╭─ Recorded information

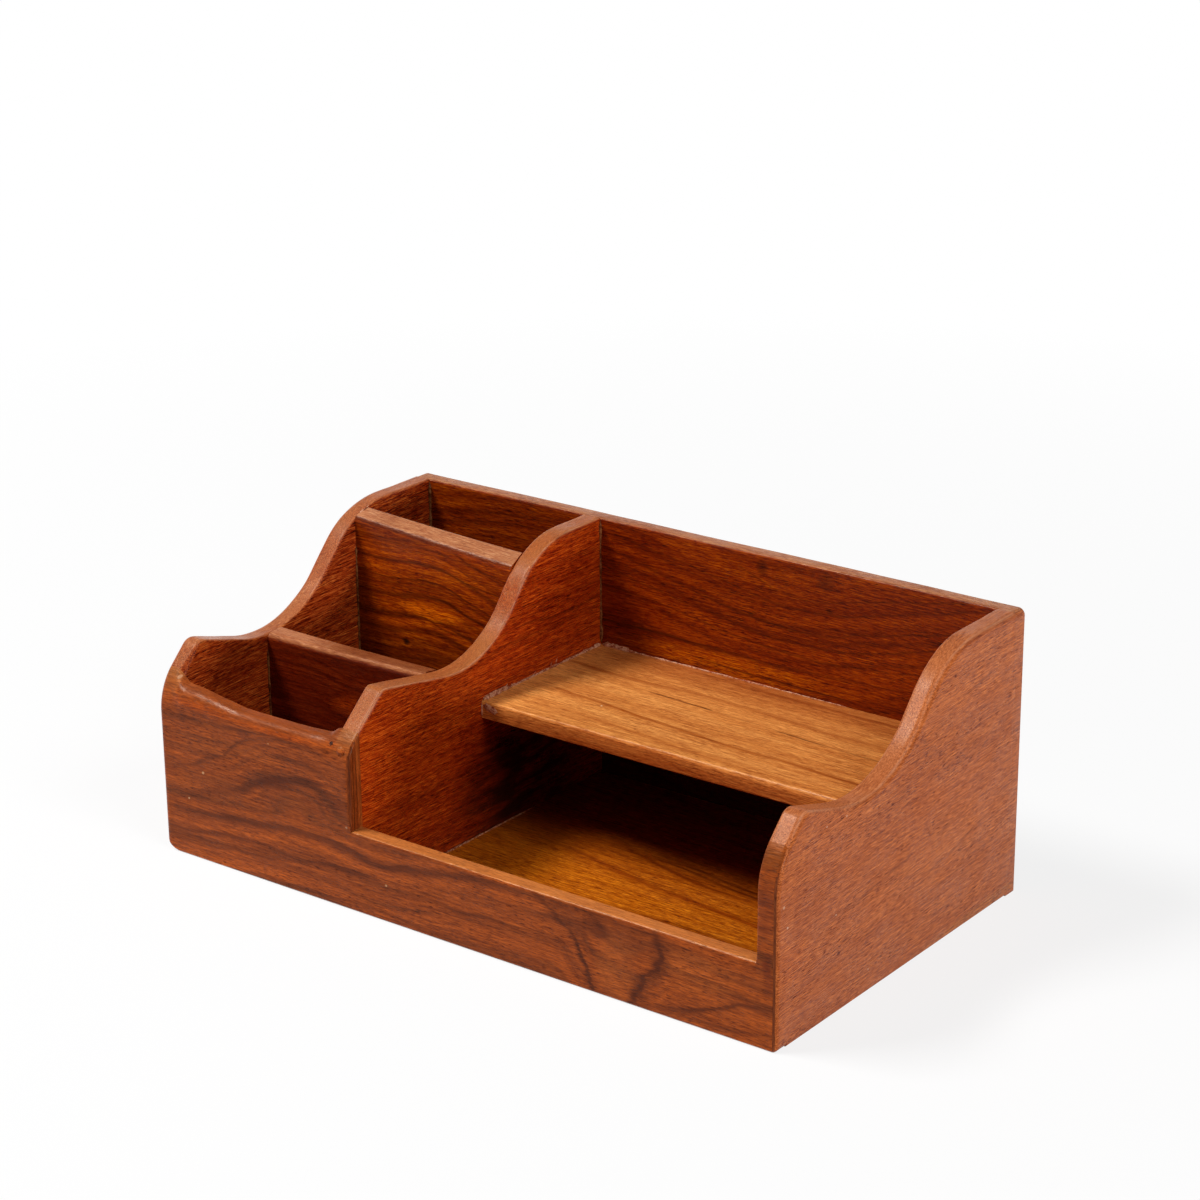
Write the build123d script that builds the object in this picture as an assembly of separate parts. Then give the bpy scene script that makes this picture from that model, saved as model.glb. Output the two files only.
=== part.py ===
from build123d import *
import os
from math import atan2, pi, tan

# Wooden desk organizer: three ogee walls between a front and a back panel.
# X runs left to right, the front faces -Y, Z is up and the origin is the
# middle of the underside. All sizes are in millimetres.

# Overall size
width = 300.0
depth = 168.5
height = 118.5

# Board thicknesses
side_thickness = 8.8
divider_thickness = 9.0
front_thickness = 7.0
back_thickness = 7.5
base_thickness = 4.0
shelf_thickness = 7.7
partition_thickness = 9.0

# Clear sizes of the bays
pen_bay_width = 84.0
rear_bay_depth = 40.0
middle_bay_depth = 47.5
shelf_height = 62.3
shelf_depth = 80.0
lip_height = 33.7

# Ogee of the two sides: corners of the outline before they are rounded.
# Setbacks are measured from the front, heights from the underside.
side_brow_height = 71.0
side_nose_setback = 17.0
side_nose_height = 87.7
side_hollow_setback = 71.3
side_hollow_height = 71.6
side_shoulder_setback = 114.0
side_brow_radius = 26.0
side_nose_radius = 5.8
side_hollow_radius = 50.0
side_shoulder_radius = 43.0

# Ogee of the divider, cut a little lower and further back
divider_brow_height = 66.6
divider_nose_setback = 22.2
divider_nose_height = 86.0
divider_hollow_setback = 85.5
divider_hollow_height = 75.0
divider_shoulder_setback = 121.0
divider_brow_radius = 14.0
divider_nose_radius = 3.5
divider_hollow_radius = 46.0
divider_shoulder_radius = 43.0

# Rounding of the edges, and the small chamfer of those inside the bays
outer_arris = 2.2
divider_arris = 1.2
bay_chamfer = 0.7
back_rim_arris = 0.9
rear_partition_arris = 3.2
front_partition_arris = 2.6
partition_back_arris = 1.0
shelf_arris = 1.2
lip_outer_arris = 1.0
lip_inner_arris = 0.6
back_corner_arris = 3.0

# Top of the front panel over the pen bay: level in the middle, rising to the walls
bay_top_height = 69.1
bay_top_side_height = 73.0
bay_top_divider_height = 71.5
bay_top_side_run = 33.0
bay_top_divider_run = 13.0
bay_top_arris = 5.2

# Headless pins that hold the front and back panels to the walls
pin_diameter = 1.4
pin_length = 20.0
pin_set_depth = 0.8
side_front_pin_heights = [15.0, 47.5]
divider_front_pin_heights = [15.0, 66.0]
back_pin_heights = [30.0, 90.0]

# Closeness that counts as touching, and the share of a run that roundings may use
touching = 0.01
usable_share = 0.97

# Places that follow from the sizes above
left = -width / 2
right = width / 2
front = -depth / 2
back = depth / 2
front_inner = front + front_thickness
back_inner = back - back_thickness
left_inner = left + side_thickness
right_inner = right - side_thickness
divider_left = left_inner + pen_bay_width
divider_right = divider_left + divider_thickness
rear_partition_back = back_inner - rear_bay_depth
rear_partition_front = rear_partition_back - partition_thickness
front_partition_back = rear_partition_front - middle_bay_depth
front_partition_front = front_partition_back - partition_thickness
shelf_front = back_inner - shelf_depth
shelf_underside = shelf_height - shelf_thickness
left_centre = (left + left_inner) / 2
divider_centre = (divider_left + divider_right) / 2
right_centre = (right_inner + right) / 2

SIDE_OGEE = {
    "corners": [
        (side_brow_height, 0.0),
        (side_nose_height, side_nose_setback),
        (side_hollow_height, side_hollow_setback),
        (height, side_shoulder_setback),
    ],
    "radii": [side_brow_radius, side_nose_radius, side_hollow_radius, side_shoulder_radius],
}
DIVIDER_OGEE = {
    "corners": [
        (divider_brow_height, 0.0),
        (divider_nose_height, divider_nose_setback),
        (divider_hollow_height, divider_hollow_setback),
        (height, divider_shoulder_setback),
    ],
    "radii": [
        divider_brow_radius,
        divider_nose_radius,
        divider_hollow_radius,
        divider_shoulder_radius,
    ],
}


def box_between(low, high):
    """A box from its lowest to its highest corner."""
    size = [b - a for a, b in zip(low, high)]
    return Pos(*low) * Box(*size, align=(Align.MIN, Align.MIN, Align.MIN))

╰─

-- Task prompt --
Print, unaltered, every line from the beginning of the material down to the line with "side_shoulder_radius = 43.0".

-- Written solution --
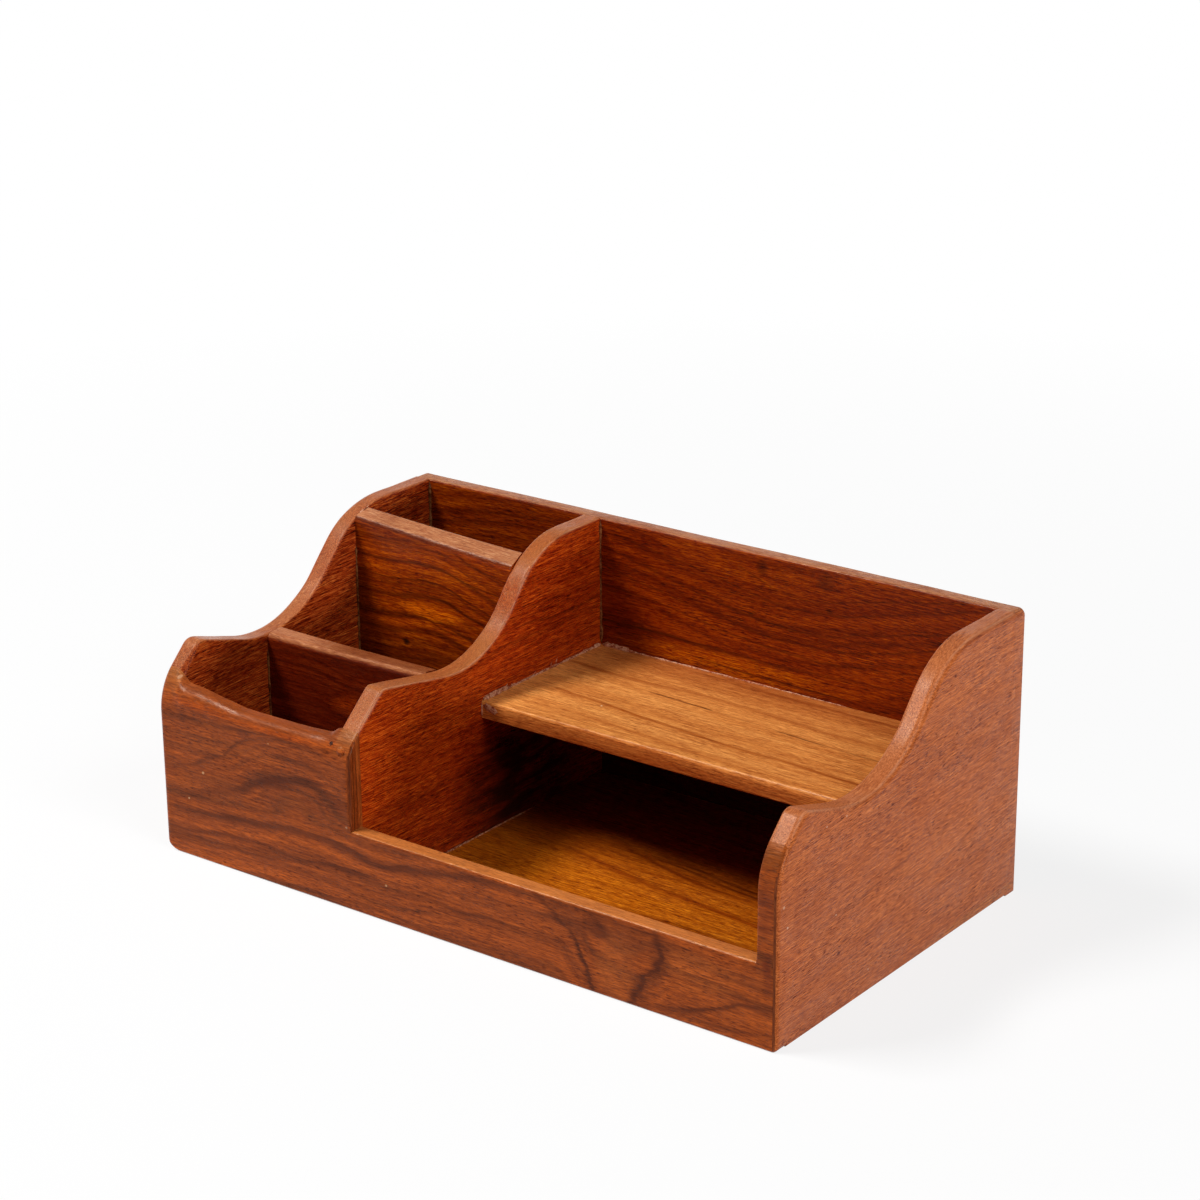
Write the build123d script that builds the object in this picture as an assembly of separate parts. Then give the bpy scene script that makes this picture from that model, saved as model.glb. Output the two files only.
=== part.py ===
from build123d import *
import os
from math import atan2, pi, tan

# Wooden desk organizer: three ogee walls between a front and a back panel.
# X runs left to right, the front faces -Y, Z is up and the origin is the
# middle of the underside. All sizes are in millimetres.

# Overall size
width = 300.0
depth = 168.5
height = 118.5

# Board thicknesses
side_thickness = 8.8
divider_thickness = 9.0
front_thickness = 7.0
back_thickness = 7.5
base_thickness = 4.0
shelf_thickness = 7.7
partition_thickness = 9.0

# Clear sizes of the bays
pen_bay_width = 84.0
rear_bay_depth = 40.0
middle_bay_depth = 47.5
shelf_height = 62.3
shelf_depth = 80.0
lip_height = 33.7

# Ogee of the two sides: corners of the outline before they are rounded.
# Setbacks are measured from the front, heights from the underside.
side_brow_height = 71.0
side_nose_setback = 17.0
side_nose_height = 87.7
side_hollow_setback = 71.3
side_hollow_height = 71.6
side_shoulder_setback = 114.0
side_brow_radius = 26.0
side_nose_radius = 5.8
side_hollow_radius = 50.0
side_shoulder_radius = 43.0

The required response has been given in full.